----- The records

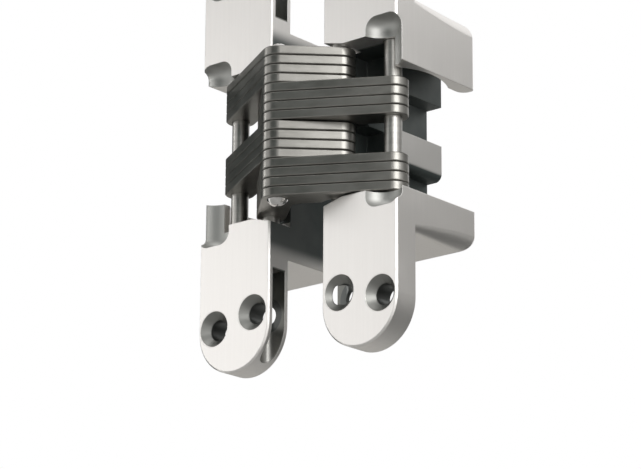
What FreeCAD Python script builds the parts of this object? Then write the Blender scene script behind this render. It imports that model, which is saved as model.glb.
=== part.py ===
import FreeCAD, Part
import math
import os

from FreeCAD import Vector

# Concealed door hinge, open at 180 degrees, in millimetres.
# +X runs from the left body to the right body, +Y into the door and the frame, +Z up.
# The face plates lie in the plane Y = 0, and the origin is midway between the two bodies.
# The right body is the left one turned half round about the Y axis.

# Face plate and body
plate_width = 19.05
plate_height = 95.25
plate_thickness = 5.8
body_gap = 14.0
body_depth = 25.6
body_half_height = 24.6
inner_wall = 2.0
face_edge_break = 0.35
side_edge_round = 0.9
rear_corner_round = 3.2

# Screw holes
screw_bore_radius = 2.15
countersink_radius = 3.75
outer_screw_inset = 4.25
inner_screw_inset = 4.45
outer_screw_height = 37.7
inner_screw_height = 35.9

# Linkage, as it lies when the hinge is open
pivot_x = 9.2
pivot_y = 3.0
centre_y = -5.6
slider_x = 20.5
slider_y = 5.9
closed_face_gap = 3.0

# Link plates and pins
plates_per_group = 4
groups = 4
plate_pitch = 2.0
plate_spacing = 0.12
centre_round = 3.3
pivot_round = 3.0
slider_round = 3.1
edge_break = 0.18
pin_radius = 1.8
running_clearance = 0.05
stop_clearance = 0.12
stop_scoop_radius = 4.6
inner_corner_round = 2.5
rivet_head_radius = 2.15
rivet_head_height = 1.3
slide_pin_half_length = 19.9
pivot_pin_half_length = 22.4

# Spaces round the links
stack_clearance = 0.22
opening_depth = pivot_y + pivot_round + 0.5
arm_pocket_x = 13.5
rib_tip_x = 17.3
rib_round = 1.6
rib_front_y = 11.6
outer_wall = 3.3
wall_end_z = 10.0
wall_rear_thin = 2.0
slot_clearance = 0.25
slot_half_height = 20.4
groove_x = 22.4
groove_y = -0.6
groove_radius = 4.3
groove_half_length = 20.0
groove_end_round = 2.6
relief_x = 12.0
relief_drop = 1.2
channel_start = 27.2
channel_clearance = 0.06
slot_stations = 9

# How far a cutter reaches past the metal, and how near counts as touching
past = 4.0
near = 0.01

inner_x = body_gap / 2
outer_x = inner_x + plate_width
mid_x = (inner_x + outer_x) / 2
tab_radius = plate_width / 2
tab_centre_z = plate_height / 2 - tab_radius
stack_half = groups * plates_per_group * plate_pitch / 2
opening_half = stack_half + stack_clearance
group_height = plates_per_group * plate_pitch


def flat_angle(a, b):
    return math.degrees(math.atan2(b[1] - a[1], b[0] - a[0]))


def turned(point, about, angle):
    c = math.cos(math.radians(angle))
    s = math.sin(math.radians(angle))
    dx = point[0] - about[0]
    dy = point[1] - about[1]
    return (about[0] + c * dx - s * dy, about[1] + s * dx + c * dy)


# The travel of the right-hand slider, seen from the right body.
# The pivot link turns by arm_turn and the folding link by centre_turn as the hinge closes.
pivot = (pivot_x, pivot_y)
centre = (0.0, centre_y)
slider = (slider_x, slider_y)
half_gap = closed_face_gap / 2
short_arm = math.hypot(pivot_x, pivot_y - centre_y)
closed_centre = (pivot_x + math.sqrt(short_arm ** 2 - (pivot_y + half_gap) ** 2), -half_gap)
arm_turn = flat_angle(pivot, closed_centre) - flat_angle(pivot, centre)
centre_turn = 180 - 2 * arm_turn
print("pivot turn", round(arm_turn, 4), "centre turn", round(centre_turn, 4),
      "ratio", round(centre_turn / arm_turn, 6))


def slider_at(share):
    centre_now = turned(centre, pivot, share * arm_turn)
    link_turn = share * (arm_turn + centre_turn)
    moved = turned(slider, centre, link_turn)
    return (centre_now[0] + moved[0] - centre[0], centre_now[1] + moved[1] - centre[1])


def box(x0, x1, y0, y1, z0, z1):
    return Part.makeBox(x1 - x0, y1 - y0, z1 - z0, Vector(x0, y0, z0))


def post(place, radius, z0, z1):
    return Part.makeCylinder(radius, z1 - z0, Vector(place[0], place[1], z0))


def prism(points, z0, z1):
    corners = [Vector(x, y, z0) for x, y in points]
    outline = Part.makePolygon(corners + corners[:1])
    return Part.Face(outline).extrude(Vector(0, 0, z1 - z0))


def arm(a, a_round, b, b_round, z0, z1):
    lean = math.degrees(math.acos((a_round - b_round) / math.dist(a, b)))
    along = flat_angle(a, b)
    corners = []
    for base, radius, side in ((a, a_round, 1), (b, b_round, 1), (b, b_round, -1), (a, a_round, -1)):
        direction = math.radians(along + side * lean)
        corners.append((base[0] + radius * math.cos(direction), base[1] + radius * math.sin(direction)))
    return prism(corners, z0, z1).fuse([post(a, a_round, z0, z1), post(b, b_round, z0, z1)])


def slot_cutter(half_width, z0, z1):
    shares = [i / (slot_stations - 1) for i in range(slot_stations)]
    track = [slider_at(s) for s in shares]
    left = []
    right = []
    for i, here in enumerate(track):
        before = slider_at(shares[i] - near)
        after = slider_at(shares[i] + near)
        run = math.dist(before, after)
        across = ((after[1] - before[1]) / run * half_width, (before[0] - after[0]) / run * half_width)
        left.append(Vector(here[0] + across[0], here[1] + across[1], z0))
        right.append(Vector(here[0] - across[0], here[1] - across[1], z0))
    sides = []
    for line in (left, list(reversed(right))):
        curve = Part.BSplineCurve()
        curve.interpolate(line)
        sides.append(curve.toShape())
    ends = [Part.makeLine(left[-1], right[-1]), Part.makeLine(right[0], left[0])]
    outline = Part.Wire([sides[0], ends[0], sides[1], ends[1]])
    run = Part.Face(outline).extrude(Vector(0, 0, z1 - z0))
    return run.fuse([post(track[0], half_width, z0, z1), post(track[-1], half_width, z0, z1)])


def long_arm_levels():
    # The folding link of the right body fills the second and fourth groups from the top.
    return [(0.0, group_height), (-2 * group_height, -group_height)]


def pivot_levels():
    return [(group_height, 2 * group_height), (-group_height, 0.0)]


def stadium(depth):
    plate = box(inner_x, outer_x, 0, depth, -tab_centre_z, tab_centre_z)
    for side in (1, -1):
        end = Part.makeCylinder(tab_radius, depth, Vector(mid_x, 0, side * tab_centre_z), Vector(0, 1, 0))
        plate = plate.fuse(end)
    return plate.removeSplitter()


def across_post(x, z, radius, depth):
    return Part.makeCylinder(radius, depth + past, Vector(x, -past, z), Vector(0, 1, 0))


def screw_cutter(x, z):
    sink_depth = countersink_radius - screw_bore_radius
    sink = Part.makeCone(countersink_radius + past, screw_bore_radius, sink_depth + past,
                         Vector(x, -past, z), Vector(0, 1, 0))
    return across_post(x, z, screw_bore_radius, plate_thickness + past).fuse(sink)


def edges_where(shape, wanted):
    return [e for e in shape.Edges if wanted(e.BoundBox)]


def body_blank():
    plate = stadium(plate_thickness)
    front = edges_where(plate, lambda b: b.YMax < near)
    plate = plate.makeChamfer(face_edge_break, front)
    block = box(inner_x, outer_x, 2 * face_edge_break, body_depth, -body_half_height, body_half_height)
    upright = edges_where(block, lambda b: b.XMin > outer_x - near and b.YMin > body_depth - near)
    block = block.makeFillet(side_edge_round, upright)
    long_edges = edges_where(block, lambda b: b.XMin > outer_x - near and b.YLength > body_depth / 2)
    block = block.makeFillet(side_edge_round, rear_corner_round, long_edges)
    return plate.fuse(block).removeSplitter()


def pocket_cutters():
    left = inner_x - past
    right = outer_x + past
    rear = body_depth + past
    lap = opening_depth - near
    wall_x = outer_x - outer_wall
    cutters = [box(left, right, -past, opening_depth, -opening_half, wall_end_z)]
    cutters.append(box(left, wall_x, -past, opening_depth, 0, opening_half))
    for z0, z1 in long_arm_levels():
        low = -opening_half if z0 < -group_height else z0 - stack_clearance
        cutters.append(box(arm_pocket_x, right, lap, rear, low, z1 + stack_clearance))
    for z0, z1 in pivot_levels():
        behind_wall = z1 > group_height
        high = opening_half if behind_wall else z1
        reach = wall_x if behind_wall else right
        cutters.append(box(inner_x + inner_wall, reach, lap, rib_front_y, z0, high))
        cutters.append(box(rib_tip_x, reach, lap, rear, z0, high))
    cutters.append(box(rib_tip_x, right, lap, rear, -opening_half, wall_end_z))
    return cutters


def groove_cutter():
    # The round-ended groove down the outer corner, where the rivet and the links lie when closed.
    groove = post((groove_x, groove_y), groove_radius, -groove_half_length, groove_half_length)
    return groove.makeFillet(groove_end_round, edges_where(groove, lambda b: b.ZLength < near))


def relief_cutter(side):
    # The slanted relief over the pivot end of the links.
    edge = side * opening_half
    left = inner_x - past
    corners = [Vector(left, -past, edge - side), Vector(relief_x, -past, edge - side),
               Vector(relief_x, -past, edge), Vector(inner_x, -past, edge + side * relief_drop),
               Vector(left, -past, edge + side * relief_drop)]
    relief = Part.Face(Part.makePolygon(corners + corners[:1]))
    return relief.extrude(Vector(0, past + opening_depth, 0))


def channel_cutter(side):
    # The pivot pin is slid in along this groove, which is open at the inner edge of the plate.
    half = pin_radius + channel_clearance
    low, high = sorted((side * channel_start, side * plate_height / 2))
    return box(inner_x - past, pivot_x, pivot_y - half, pivot_y + half, low, high)


def detail_cutters():
    cutters = [groove_cutter()]
    cutters.append(slot_cutter(pin_radius + slot_clearance, -slot_half_height, slot_half_height))
    cutters.append(post(pivot, pin_radius + channel_clearance, -plate_height / 2, plate_height / 2))
    for side in (1, -1):
        cutters.append(channel_cutter(side))
        cutters.append(relief_cutter(side))
        cutters.append(screw_cutter(outer_x - outer_screw_inset, side * outer_screw_height))
        cutters.append(screw_cutter(inner_x + inner_screw_inset, side * inner_screw_height))
    return cutters


def right_body():
    body = body_blank().cut(pocket_cutters())
    body = body.cut(detail_cutters()).removeSplitter()
    rib_under_z = stack_clearance - group_height
    rib_under = edges_where(body, lambda b: abs(b.XMin - rib_tip_x) < near and b.XLength < near
                            and b.YLength > rib_round and abs(b.ZMin - rib_under_z) < near)
    body = body.makeFillet(rib_round, rib_under)
    wall_rear = edges_where(body, lambda b: abs(b.XMin - outer_x + outer_wall) < near and b.XLength < near
                            and b.YMin > body_depth - near and b.ZLength > rib_round)
    return body.makeFillet(wall_rear_thin, wall_rear)


def half_turned(shape):
    other = shape.copy()
    other.rotate(Vector(0, 0, 0), Vector(0, 1, 0), 180)
    return other


def on_outer_side(b):
    # The rims round the elbow, along both outer edges and round the slide end.
    front = b.YMin < centre_y + edge_break
    slide_end = b.XMin < -slider_x - edge_break
    pivot_end = b.XMax > pivot_x + edge_break
    return front or slide_end or pivot_end


def right_link_plate():
    # Pivots in the right body and slides in the left one.
    far_slider = (-slider_x, slider_y)
    height = plate_pitch - plate_spacing
    plate = arm(centre, centre_round, far_slider, slider_round, 0, height)
    plate = plate.fuse(arm(centre, centre_round, pivot, pivot_round, 0, height)).removeSplitter()
    elbow = edges_where(plate, lambda b: b.ZLength > height / 2 and abs(b.XMax) < centre_round
                        and b.YMin > centre_y + pin_radius)
    plate = plate.makeFillet(inner_corner_round, elbow[:1])
    far_pivot = (-pivot_x, pivot_y)
    across = math.radians(flat_angle(far_slider, centre) + 90)
    reach = stop_scoop_radius - pin_radius - stop_clearance
    scoop = (far_pivot[0] + reach * math.cos(across), far_pivot[1] + reach * math.sin(across))
    plate = plate.cut(post(scoop, stop_scoop_radius, -past, height + past))
    rims = edges_where(plate, lambda b: b.ZLength < near and on_outer_side(b))
    plate = plate.makeChamfer(edge_break, rims)
    hole = pin_radius + running_clearance
    holes = [post(place, hole, -past, height + past) for place in (centre, pivot, far_slider)]
    return plate.cut(holes)


def rivet():
    shaft = post(centre, pin_radius, -stack_half, stack_half)
    dome_radius = (rivet_head_radius ** 2 + rivet_head_height ** 2) / (2 * rivet_head_height)
    for side in (1, -1):
        base = side * stack_half
        ball_z = base + side * (rivet_head_height - dome_radius)
        ball = Part.makeSphere(dome_radius, Vector(0, centre_y, ball_z))
        ends = sorted((base, base + side * (rivet_head_height + past)))
        head = ball.common(post(centre, rivet_head_radius + past, ends[0], ends[1]))
        shaft = shaft.fuse(head)
    return shaft.removeSplitter()


def straight_pin(place, half_length):
    pin = post(place, pin_radius, -half_length, half_length)
    return pin.makeChamfer(edge_break, edges_where(pin, lambda b: b.ZLength < near))


parts = {}
parts["right_body"] = right_body()
parts["left_body"] = half_turned(parts["right_body"])
parts["right_pivot_pin"] = straight_pin(pivot, pivot_pin_half_length)
parts["left_pivot_pin"] = half_turned(parts["right_pivot_pin"])
parts["right_slide_pin"] = straight_pin(slider, slide_pin_half_length)
parts["left_slide_pin"] = half_turned(parts["right_slide_pin"])
parts["centre_pin"] = rivet()

right_plate = right_link_plate()
left_plate = right_plate.mirror(Vector(0, 0, 0), Vector(1, 0, 0))
counts = {"right": 0, "left": 0}
for level in range(groups * plates_per_group):
    side = "right" if (level // plates_per_group) % 2 == 0 else "left"
    counts[side] += 1
    plate = (right_plate if side == "right" else left_plate).copy()
    plate.translate(Vector(0, 0, stack_half - (level + 1) * plate_pitch + plate_spacing / 2))
    parts[f"{side}_link_plate_{counts[side]}"] = plate

os.makedirs("parts", exist_ok=True)
for name, shape in parts.items():
    solid = shape.Solids[0]
    print(name, len(shape.Solids), shape.isValid(), round(shape.Volume, 1), len(shape.Faces))
    solid.exportStep(f"parts/{name}.step")
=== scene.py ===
import math

import bpy
from mathutils import Matrix, Vector

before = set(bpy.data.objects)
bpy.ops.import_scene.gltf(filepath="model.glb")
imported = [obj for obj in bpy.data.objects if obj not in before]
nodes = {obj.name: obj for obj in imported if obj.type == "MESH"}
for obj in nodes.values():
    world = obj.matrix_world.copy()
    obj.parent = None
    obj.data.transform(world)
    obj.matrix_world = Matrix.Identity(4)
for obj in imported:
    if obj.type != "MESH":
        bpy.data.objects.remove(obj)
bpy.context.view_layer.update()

print("hinge loaded:", len(nodes), "pieces")

# Camera: where the photograph was taken from
cameraView = {
    "azimuth": 40.47,        # degrees round from the front towards the right body
    "elevation": -16.93,     # looking up from a little below
    "roll": 0.34,
    "distance": 0.5509,
    "target": (0.0066, 0.0, -0.02306),
    "focalPixels": 2771.0,
    "imageWidth": 641,
    "sensorWidth": 36.0,
    "clip": (0.01, 20.0),
}


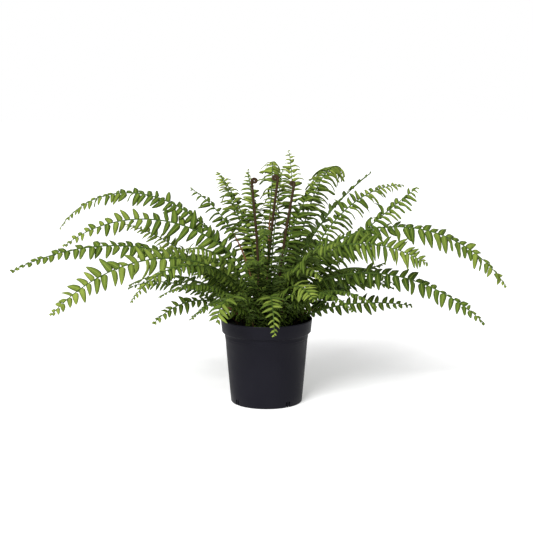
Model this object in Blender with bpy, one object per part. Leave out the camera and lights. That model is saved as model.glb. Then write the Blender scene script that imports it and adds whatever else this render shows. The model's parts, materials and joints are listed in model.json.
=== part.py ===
"""A sword fern in its nursery pot: pot, soil, 55 fronds and 3 fiddleheads.

Metres, +Z up, standing on z = 0. Run it with blender --background --python part.py, or from Blender's
text editor. The viewer of the reference photo stands at -Y: azimuth 0 points right, 90 away, 180 left
and 270 to the viewer.
"""

from collections import namedtuple
from math import cos, hypot, pi, radians, sin, sqrt
from random import Random

import bmesh
import bpy
from mathutils import Vector
from mathutils.bvhtree import BVHTree

# Pot
POT_HEIGHT = 0.139
RIM_RADIUS = 0.075
RIM_DEPTH = 0.0225
RIM_FOOT_RADIUS = 0.0728
SHOULDER_RADIUS = 0.0687
BASE_RADIUS = 0.0585
WALL = 0.0018
LINE_BELOW_RIM = 0.011
LINE_STEP = 0.0004
CORNER = 0.0014
POT_SEGMENTS = 44
SLOT_AZIMUTHS = (36.5, 126.5, 216.5, 306.5)
SLOT_WIDTH = 0.008
SLOT_HEIGHT = 0.010
SLOT_REACH = 0.006

# Soil
SOIL_Z = 0.124
SOIL_SEGMENTS = 22
SOIL_RINGS = (0.45, 0.8)
SOIL_BUMP = 0.0012
GAP = 0.0003

# Stalks
HOLE_DEPTH = 0.012
STALK_OUT = 0.0015
STALK_HALF = 0.0014
STALK_STEPS = 3
BARE_SHARE = 0.17
BARE_MOST = 0.060
CROWN_RADIUS = 0.012
CROWN_SPREAD = 0.0009
CROWN_MOST = 0.048
CROWN_EDGE = 0.054
STALK_SPACING = 0.009

# Blades
RIB_HALF_WIDTH = (0.0013, 0.0007)
RIB_HALF_THICKNESS = (0.0010, 0.0005)
LEAFLET_HALF_THICKNESS = 0.0004
LEAFLET_PITCH = 0.0203
LEAFLET_CROWDING = 1.15
LEAFLET_DROOP = 16
DROOP_VARIES = 7
LEAFLET_FORWARD = (8, 34)
LEAFLET_SHOULDER = (0.20, 0.55)
LEAFLET_TIP = 0.70
LEAFLET_ARCH = 0.03
SHOULDERED_SHARE = 0.55
CLEARANCE = 0.0006
SEED = 9

# Leaflet lengths, as shares of the frond's longest: at the blade's foot, how fast they grow from there,
# how bluntly they taper to the tip, and how they vary. No leaflet is shorter than the last value.
FOOT_LENGTH = 0.62
FOOT_GROWTH = 2.2
TAPER_END = 0.72
LENGTH_VARIES = (0.92, 1.06)
LEAST_LENGTH = 0.005

# Folds in degrees and lengths to try, in this order, for a leaflet that would meet another piece
LEAFLET_TRIES = (
    (0, 1.0), (12, 1.0), (-12, 1.0), (24, 1.0), (-24, 1.0), (12, 0.8), (-12, 0.8), (36, 0.8), (-36, 0.8),
    (0, 0.6), (24, 0.6), (-24, 0.6), (45, 0.6), (-45, 0.6), (0, 0.4), (40, 0.4), (-40, 0.4), (0, 0.25),
)

Frond = namedtuple("Frond", "azimuth length rise fall bend sweep lean leaflet full")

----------

Task goal — Only the lines from the one with "right_plate = right_link_plate()" to the one with "bpy.data.objects.remove(obj)" are wanted; extract them exactly, both ends included.

Solution below —
right_plate = right_link_plate()
left_plate = right_plate.mirror(Vector(0, 0, 0), Vector(1, 0, 0))
counts = {"right": 0, "left": 0}
for level in range(groups * plates_per_group):
    side = "right" if (level // plates_per_group) % 2 == 0 else "left"
    counts[side] += 1
    plate = (right_plate if side == "right" else left_plate).copy()
    plate.translate(Vector(0, 0, stack_half - (level + 1) * plate_pitch + plate_spacing / 2))
    parts[f"{side}_link_plate_{counts[side]}"] = plate

os.makedirs("parts", exist_ok=True)
for name, shape in parts.items():
    solid = shape.Solids[0]
    print(name, len(shape.Solids), shape.isValid(), round(shape.Volume, 1), len(shape.Faces))
    solid.exportStep(f"parts/{name}.step")
=== scene.py ===
import math

import bpy
from mathutils import Matrix, Vector

before = set(bpy.data.objects)
bpy.ops.import_scene.gltf(filepath="model.glb")
imported = [obj for obj in bpy.data.objects if obj not in before]
nodes = {obj.name: obj for obj in imported if obj.type == "MESH"}
for obj in nodes.values():
    world = obj.matrix_world.copy()
    obj.parent = None
    obj.data.transform(world)
    obj.matrix_world = Matrix.Identity(4)
for obj in imported:
    if obj.type != "MESH":
        bpy.data.objects.remove(obj)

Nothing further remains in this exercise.